Em primeiro lugar, um dos princípios básicos da liberdade expressão é o de que a responsabilização de alguém por conta de uma ofensa só pode ocorrer a posteriori – do contrário, estaremos diante de uma censura prévia.

O próprio Marco Civil da Internet, que entrou em vigor em junho, também pode servir de base de argumento para mostrar que a decisão de retirar o Secret do ar foi ilegal. Em seu artigo 19, afirma: “Com o intuito de assegurar a liberdade de expressão e impedir a censura, o provedor de aplicações de internet somente poderá ser responsabilizado civilmente por danos decorrentes de conteúdo gerado por terceiros se, após ordem judicial específica, não tomar as providências para, no âmbito e nos limites técnicos do seu serviço e dentro do prazo assinalado, tornar indisponível o conteúdo apontado como infringente, ressalvadas as disposições legais em contrário”.

Dessa forma, comentários ofensivos à honra veiculados no Secret devem ser discutidos na Justiça, e somente após uma ordem judicial é que pode haver a remoção daquele conteúdo, e apenas especificamente do conteúdo ofensivo. Imagine, por exemplo, tirar um site inteiro do ar em razão de um único trecho ofensivo – é exatamente esta lógica a empregada no caso Secret.

Além do mais, o fato de o aplicativo garantir o anonimato dos usuários não significa que ele não possa identificar de fato quem postou alguma mensagem ofensiva e caluniosa. Pelos números de IPs e de celular, isso seria facilmente possível, uma vez que, novamente, segundo o Marco Civil da Internet, em seu artigo 15, “os provedores de aplicações de internet devem manter “registros de acesso a aplicações de internet, sob sigilo, em ambiente controlado e de segurança, pelo prazo de 6 (seis) meses”.

Assim, o anonimato seria garantido apenas entre os usuários, mas não para a Justiça, quando esta requisitasse a identidade de um autor de uma postagem ofensiva.  Esta possibilidade desconstrói o argumento usado pelo juiz Paulo Cesar de Carvalho, que citou a impossibilidade de responsabilização a posteriori para embasar sua decisão.

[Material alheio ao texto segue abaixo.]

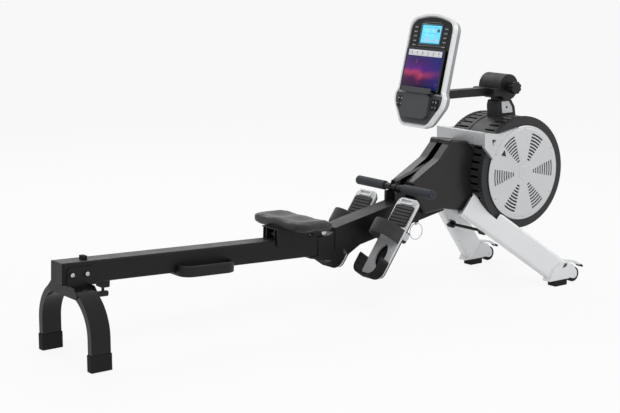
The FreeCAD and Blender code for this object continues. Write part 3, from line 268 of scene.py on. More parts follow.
def make_screen():
    """A generic abstract wash of colours on the tablet, from its own flat coordinates."""
    g = Graph("screen_wash")
    parts = g.add("SeparateXYZ", {0: g.where})
    warp = g.noise(14, 4, 0.6)
    height = g.math("ADD", parts.outputs["Z"], g.math("MULTIPLY", warp, 0.05))
    ramp = g.add("ValToRGB", {"Fac": g.remap(height, 0, 1, -0.05, 0.085)})
    stops = [(0.0, (0.006, 0.003, 0.020)), (0.26, (0.045, 0.004, 0.050)), (0.42, (0.30, 0.030, 0.080)),
             (0.56, (0.070, 0.012, 0.150)), (0.78, (0.040, 0.012, 0.085)), (1.0, (0.012, 0.020, 0.090))]
    ramp.color_ramp.elements.remove(ramp.color_ramp.elements[1])
    for place, colour in stops:
        stop = ramp.color_ramp.elements[0] if place == 0 else ramp.color_ramp.elements.new(place)
        stop.color = (*colour, 1)
    blue = g.remap(g.math("ADD", parts.outputs["Y"], g.math("MULTIPLY", g.noise(20, 3), 0.04)), 1, 0, -0.07, 0.03)
    tone = g.mix(g.math("MULTIPLY", blue, 0.75), ramp.outputs["Color"], (0.008, 0.022, 0.13, 1))
    spark = g.remap(g.noise(40, 5, 0.7), 0, 0.6, 0.60, 0.85)
    tone = g.mix(spark, tone, (0.45, 0.16, 0.34, 1))
    g.put(g.shader.inputs["Base Color"], tone)
    g.put(g.shader.inputs["Emission Color"], tone)
    g.shader.inputs["Emission Strength"].default_value = 0.6
    g.shader.inputs["Roughness"].default_value = 0.25
    g.shader.inputs["Specular IOR Level"].default_value = 0.08
    MATERIALS["screen_wash"] = g.material


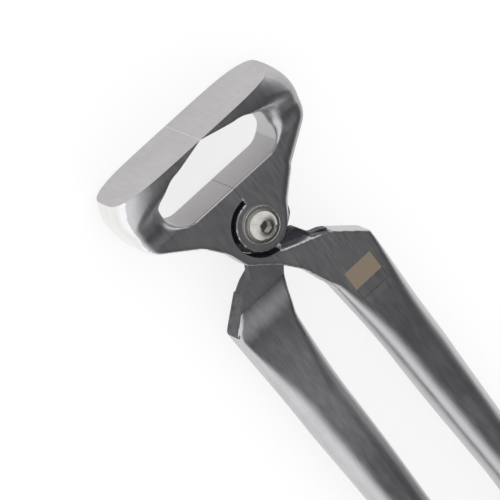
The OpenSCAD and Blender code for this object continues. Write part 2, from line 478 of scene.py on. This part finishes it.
def ground_steel(name, squeeze, density, dark, light, rough_low, rough_high, bump_size):
    """Bare steel that a wheel or belt has ground one way."""
    material, tree, shader = tree_of(name)
    marks = tree.nodes.new("ShaderNodeGroup")
    marks.node_tree = streaks
    marks.inputs["Squeeze"].default_value = squeeze
    marks.inputs["Density"].default_value = density
    shader.inputs["Metallic"].default_value = 1
    shade = marks.outputs["Shade"]
    greys = ((rough_low,) * 3, (rough_high,) * 3)
    tree.links.new(ramp_node(tree, shade, 0.3, 0.7, dark, light), shader.inputs["Base Color"])
    tree.links.new(ramp_node(tree, shade, 0.25, 0.75, *greys), shader.inputs["Roughness"])
    bump = tree.nodes.new("ShaderNodeBump")
    bump.inputs["Strength"].default_value = 0.5
    bump.inputs["Distance"].default_value = bump_size
    tree.links.new(marks.outputs["Height"], bump.inputs["Height"])
    tree.links.new(bump.outputs["Normal"], shader.inputs["Normal"])
    return material


face_steel = ground_steel("face_steel", squeeze=(1, 0.12, 1), density=900, dark=(0.48, 0.475, 0.485),
                          light=(0.6, 0.59, 0.6), rough_low=0.29, rough_high=0.42, bump_size=0.000025)
blade_steel = ground_steel("blade_steel", squeeze=(1, 1, 0.15), density=700, dark=(0.46, 0.445, 0.45),
                           light=(0.56, 0.545, 0.55), rough_low=0.42, rough_high=0.55, bump_size=0.00003)
# the left half's outer bow: low roughness for its polish, and a base colour brighter than the other half's
# bow, which is painted sheen
bow_steel_painted_sheen = ground_steel("bow_steel_painted_sheen", squeeze=(0.4, 0.4, 1), density=260, dark=(0.74, 0.735, 0.72),
                         light=(0.88, 0.875, 0.86), rough_low=0.16, rough_high=0.28, bump_size=0.00004)
# the groove round the boss and the notch's wall and floor are the same ground steel as the faces; this
# near-black colour is painted shade for those hollows
recess_painted_shade = ground_steel("recess_painted_shade", squeeze=(1, 1, 1), density=900, dark=(0.05, 0.05, 0.06),
                            light=(0.12, 0.12, 0.14), rough_low=0.4, rough_high=0.6, bump_size=0.00003)
forged_skin = ground_steel("forged_skin", squeeze=(1, 1, 1), density=500, dark=(0.04, 0.04, 0.045),
                           light=(0.2, 0.2, 0.21), rough_low=0.45, rough_high=0.65, bump_size=0.00008)
for material in (face_steel, blade_steel, bow_steel_painted_sheen, recess_painted_shade, forged_skin):
    left_half.data.materials.append(material)
FACE, BLADE, BOW_PAINTED_SHEEN, RECESS_PAINTED_SHADE, SKIN = range(5)
wall_from = Vector((*circle(recess_r, wall_angle, wall_angle, 1)[0], 0))
along_wall = (Vector((*notch_tip, 0)) - wall_from).normalized()
notch_way = Vector((-along_wall.y, along_wall.x, 0))
notch_off = notch_way.dot(wall_from)


def in_recess(x, y, z):
    """Whether a spot is in the groove round the boss, or on the notch's wall or floor."""
    in_groove = math.hypot(x, y) < recess_r + 0.3
    on_wall = abs(x * notch_way.x + y * notch_way.y - notch_off) < 0.5 and 3 < x < 24
    on_floor = z < web_top_z + 0.3 and 3 < x < 24 and -27 < y < -11
    return lap_gap - 0.15 < z < hub_half_h - 0.5 and (in_groove or on_wall or on_floor)


def finish_of(x, y, z, n, painted_sheen_half):
    """Which finish a spot on a half has, from its place and the way it faces."""
    on_tip = y > tip_y - 0.05 and n.y > 0.9
    on_hub_wall = n.y > 0.7 and abs(x) < 31 and eye_low_y - 1 < y < eye_low_y + 6
    if on_tip or on_hub_wall:
        return BLADE
    # spots in the groove and on the notch's wall and floor get the near-black painted shade
    if n.z > -0.5 and in_recess(x, y, z):
        return RECESS_PAINTED_SHADE
    on_neck_side = x > 12 and -38 < y < -12 and abs(n.z) < 0.6 and n.y > -0.1
    if on_neck_side and not painted_sheen_half:
        return SKIN
    outside = x < -20 and y > 8 and abs(n.z) < 0.78 and (n.x < -0.2 or n.y < -0.3)
    in_eye = y > 22 and x > -36
    # the left half's outer bow takes the painted sheen, the right half's the plain ground blade steel
    if outside and not in_eye:
        return BOW_PAINTED_SHEEN if painted_sheen_half else BLADE
    return FACE


def lay_finishes(piece, painted_sheen_half, turned):
    """Gives every face its finish. A turned half is looked up in the first half's own place."""
    way = -1 if turned else 1
    for face in piece.data.polygons:
        x, y, z = face.center / MM
        n = Vector((face.normal.x * way, face.normal.y, face.normal.z * way))
        face.material_index = finish_of(x * way, y, z * way, n, painted_sheen_half)


lay_finishes(left_half, True, False)
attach(left_half, "left_jaw_body")
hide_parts("left_jaw_half")
right_half = left_half.copy()
right_half.data = left_half.data.copy()
right_half.name = "right_half_steel"
bpy.context.collection.objects.link(right_half)
right_half.data.transform(Matrix.Rotation(math.pi, 4, "Y"))
lay_finishes(right_half, False, True)
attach(right_half, "right_jaw_body")
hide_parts("right_jaw_half")

# ---------------------------------------------------------------- marking patch
# A plain tan patch on the right handle, with an empty thin frame under it, where a maker would mark the
# tool. It is printed on the ground face and only a few hundredths of a millimetre thick.
patch_z = hub_half_h + 0.03
patch_corners = (15.7, -53.4), (31, -43.8)
frame_low_y = -59
line_w = 0.22


def flat_tile(name, spans):
    """Thin rectangles on the front face, as one mesh."""
    verts = []
    faces = []
    for x0, y0, x1, y1 in spans:
        n = len(verts)
        verts += [(x * MM, y * MM, z * MM) for z in (hub_half_h - 0.02, patch_z)
                  for x, y in ((x0, y0), (x1, y0), (x1, y1), (x0, y1))]
        faces += [(n + 3, n + 2, n + 1, n), (n + 4, n + 5, n + 6, n + 7)]
        faces += [(n + i, n + (i + 1) % 4, n + 4 + (i + 1) % 4, n + 4 + i) for i in range(4)]
    return new_mesh(name, verts, faces)


def printed(name, shade, rough):
    """A plain printed ink."""
    material, tree, shader = tree_of(name)
    shader.inputs["Base Color"].default_value = (*shade, 1)
    shader.inputs["Roughness"].default_value = rough
    return material


(patch_x0, patch_y0), (patch_x1, patch_y1) = patch_corners
patch = flat_tile("marking_patch", [(patch_x0, patch_y0, patch_x1, patch_y1)])
patch.data.materials.append(printed("tan_print", (0.22, 0.17, 0.12), 0.5))
patch_frame = flat_tile("marking_frame", [
    (patch_x0, frame_low_y, patch_x0 + line_w, patch_y0),
    (patch_x1 - line_w, frame_low_y, patch_x1, patch_y0),
    (patch_x0 + line_w, frame_low_y, patch_x1 - line_w, frame_low_y + line_w)])
patch_frame.data.materials.append(printed("dark_print", (0.03, 0.03, 0.032), 0.6))
for piece in (patch, patch_frame):
    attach(piece, "left_jaw_body")

# ---------------------------------------------------------------- pivot screw
# A stainless button-head screw, turned from bar, with a forged hexagon socket. It is screwed into the
# sleeve nut from the front and clamps the front washer on the end of the sleeve.
washer_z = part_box("front_washer")[0][2] / MM
head_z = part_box("front_washer")[1][2] / MM
head_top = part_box("pivot_screw")[1][2] / MM
head_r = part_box("pivot_screw")[1][0] / MM
shank_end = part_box("pivot_screw")[0][2] / MM
shank_r = 3.95


def lathe(name, profile, steps=128):
    """Turns a profile of (radius, height) corners about the pivot's axis."""
    verts = []
    faces = []
    rings = []
    for r, z in profile:
        if r < 1e-6:
            rings.append([len(verts)] * steps)
            verts.append((0, 0, z * MM))
            continue
        rings.append(list(range(len(verts), len(verts) + steps)))
        verts += [(x * MM, y * MM, z * MM) for x, y in circle(r, steps=steps)]
    pairs = list(zip(rings, rings[1:] + ([rings[0]] if profile[0][0] > 1e-6 else [])))
    for low, high in pairs:
        for k in range(steps):
            m = (k + 1) % steps
            corners = []
            for i in (low[k], low[m], high[m], high[k]):
                if i not in corners:
                    corners.append(i)
            if len(corners) > 2:
                faces.append(corners)
    piece = new_mesh(name, verts, faces)
    shape = bmesh.new()
    shape.from_mesh(piece.data)
    bmesh.ops.recalc_face_normals(shape, faces=shape.faces)
    shape.to_mesh(piece.data)
    shape.free()
    piece.data.polygons.foreach_set("use_smooth", [True] * len(piece.data.polygons))
    return piece


def dome(seat, top, r):
    """A domed head's profile, from its seat's edge up to the middle."""
    rim = seat + 0.9
    edge = 0.35
    side = [(r - 0.25, seat), (r, seat + 0.25), (r, rim - edge), (r - 0.1, rim - 0.1), (r - edge, rim)]
    high = top - rim
    ball = ((r - 0.6) ** 2 + high ** 2) / (2 * high)
    arc = [(r - 0.6) * (1 - k / 16) for k in range(16)]
    return side + [(q, top - ball + math.sqrt(ball * ball - q * q)) for q in arc]


key_r = 5 / math.sqrt(3)
socket_end = head_top - 2.6
key_turn = 12              # how far round the hexagon happens to be, in degrees


def socket(piece):
    """A hexagon socket, with its mouth broken by a small countersink."""
    cut_hexagon = circle(key_r, key_turn, key_turn + 360, 6)
    machine(piece, block(cut_hexagon, socket_end, head_top + 5))
    mouth = lathe("cutter", [(0, head_top - 0.3), (key_r - 0.3, head_top - 0.3),
                             (key_r + 0.35, head_top + 0.35), (0, head_top + 0.35)], 96)
    machine(piece, mouth)
    piece.data.set_sharp_from_angle(angle=math.radians(24))


screw_profile = [(0, shank_end), (shank_r - 0.5, shank_end), (shank_r, shank_end + 0.5)]
pitch = 1.25
root_r = shank_r - 0.6
turns = int((-2 - shank_end - 0.5) / pitch)
for k in range(turns):
    z = shank_end + 0.5 + k * pitch
    screw_profile += [(shank_r, z + 0.1), (root_r, z + 0.55), (root_r, z + 0.7), (shank_r, z + 1.15)]
screw_profile += [(shank_r, head_z), *dome(head_z, head_top, head_r), (0, head_top)]
screw = lathe("screw_steel", screw_profile)
socket(screw)
stainless = ground_steel("turned_stainless", (1, 1, 1), 420, (0.4, 0.39, 0.36), (0.6, 0.59, 0.54),
                         0.16, 0.3, 0.00001)
screw.data.materials.append(stainless)
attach(screw, "left_jaw_body")
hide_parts("pivot_screw")

# ---------------------------------------------------------------- sleeve nut
# The barrel that both halves turn on, with a domed head at the rear. It is turned from the same bar,
# reamed and tapped, and a press in the rear boss keeps it from spinning.
sleeve_r = 5.0
sleeve = lathe("sleeve_steel", [
    *[(r, z) for r, z in dome(head_z, head_top, head_r)], (0, head_top), (0, -shank_end + 1),
    (shank_r + 0.05, -shank_end + 1), (shank_r + 0.05, -washer_z + 0.4), (shank_r + 0.4, -washer_z),
    (sleeve_r - 0.3, -washer_z), (sleeve_r, -washer_z + 0.3), (sleeve_r, head_z)][::-1])
socket(sleeve)
sleeve.data.transform(Matrix.Rotation(math.pi, 4, "Y"))
sleeve.data.materials.append(stainless)
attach(sleeve, "left_jaw_body")
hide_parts("pivot_sleeve")

# ---------------------------------------------------------------- washers
# Two plain washers, punched from stainless strip and tumbled, so their faces are dull and speckled
# and the edge is rounded. One sits under each domed head.
washer_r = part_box("front_washer")[1][0] / MM
washer_steel = ground_steel("washer_steel", (1, 1, 1), 1500, (0.3, 0.3, 0.26), (0.66, 0.65, 0.6),
                            0.28, 0.5, 0.00006)
for name, node, hole_r, turn_over in (("front_washer_steel", "front_washer", shank_r + 0.05, False),
                                      ("rear_washer_steel", "rear_washer", sleeve_r + 0.05, True)):
    washer = lathe(name, [
        (hole_r, washer_z), (washer_r - 0.3, washer_z), (washer_r, washer_z + 0.3),
        (washer_r, head_z - 0.35), (washer_r - 0.12, head_z - 0.1), (washer_r - 0.4, head_z),
        (washer_r - 0.75, head_z - 0.03), (washer_r - 0.95, head_z - 0.22), (head_r - 0.5, head_z - 0.22),
        (head_r - 0.8, head_z), (hole_r, head_z)])
    if turn_over:
        washer.data.transform(Matrix.Rotation(math.pi, 4, "Y"))
    washer.data.set_sharp_from_angle(angle=math.radians(40))
    washer.data.materials.append(washer_steel)
    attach(washer, "left_jaw_body")
    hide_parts(node)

Há que se lembrar ainda que a CIDH (Comissão Interamericana de Direitos Humanos), órgão ligado à OEA (Organização dos Estados Americanos), da qual o Brasil é membro, ressalta, em seu relatório “Liberdade de Expressão e Internet” , que o direito à liberdade de pensamento e expressão não pode ser exercido plenamente senão em um espaço completamente livre de intervenções externas. Segundo o relatório, “os Estados devem evitar a implementação de qualquer medida que restrinja, de modo arbitrário ou abusivo, a privacidade dos indivíduos (artigo 11 da Convenção Americana), entendida em sentido amplo como todo espaço de intimidade e anonimato” (“Liberdade de expressão e internet”, da Relatoria Especial para Liberdade de Expressão Comissão Interamericana de Direitos Humanos, 2013, p. 61).

Nesse sentido, o anonimato na internet é essencial para que os indivíduos possam formar livremente suas opiniões, buscar e receber informações sem serem forçados a se identificar ou revelar suas fontes. O anonimato é ainda fundamental em casos de testemunhas e defensores de direitos humanos que tenham feito denúncias de interesse público e que necessitem manter sua identidade oculta para não sofrerem retaliação.

Se mantida, a decisão que retira o Secret do ar abre um precedente negativo e que contraria os padrões internacionais, visto que permite a responsabilização de provedores e plataformas online por conteúdos publicados por terceiros, bem como permite o bloqueio de plataformas que possibilitam a troca de conteúdo de forma anônima.

É bastante evidente que a profusão da internet e suas infinitas formas de interação e trânsito de informação criaram grandes desafios a magistrados do mundo todo. Ainda assim, a liberdade de expressão é um direito secular, conquistado com muitas lutas, e deve ser preservado pela importância central que tem em qualquer sociedade democrática. Qualquer medida radical – como o bloqueio de toda uma plataforma digital de interação – só pode ser empregada em casos extremamente excepcionais e amparada em sólida base legal. E não é esse o caso em questão.

*Paula Martins é advogada e diretora-executiva da ARTIGO 19, uma organização internacional de direitos humanos que atua na defesa e promoção da liberdade de expressão e do acesso à informação pública.